We have analyzed our filing positions in all of the federal and state jurisdictions where we are required to file income tax returns, as well as all open tax years in these jurisdictions, to determine whether the positions will be more likely than not be sustained by the applicable tax authority. Tax positions not deemed to meet the more-likely-than-not threshold are not recorded as a tax benefit or expense in the current year. We identified our federal tax return and our Indiana state tax return as “major” tax jurisdictions. We believe that our income tax filing positions and deduction will be sustained on audit and do not anticipate any adjustments that will result in a material change to our consolidated financial position. While not material, we record any penalties and interest as SG&A.   Tax returns filed with the IRS and state entities generally remain subject to examination for three years after filing.

 

At December 31, 2020, we had approximately $89 million and $123 million of federal and Indiana net operating loss carryforwards (“NOLs”), respectively.
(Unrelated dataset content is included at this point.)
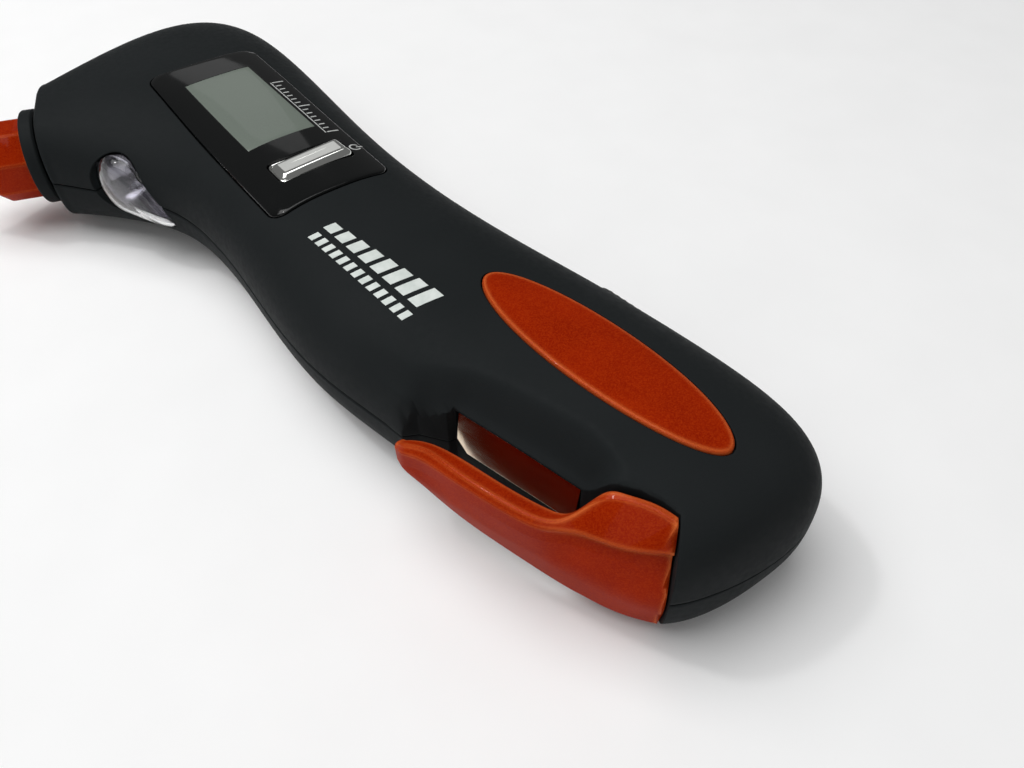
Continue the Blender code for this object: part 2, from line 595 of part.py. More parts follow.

These NOLs are available to offset future taxable income. Federal NOLs generated in 2017 and prior years have a carryforward period of 20 years while those generated in 2018 and future years carryforward indefinitely. The federal NOLs will expire in varying amounts from 2035 to 2037 if they are not utilized. Indiana NOLs have a 20-year carryforward period and will expire in the years 2034 to 2040 if they are not utilized.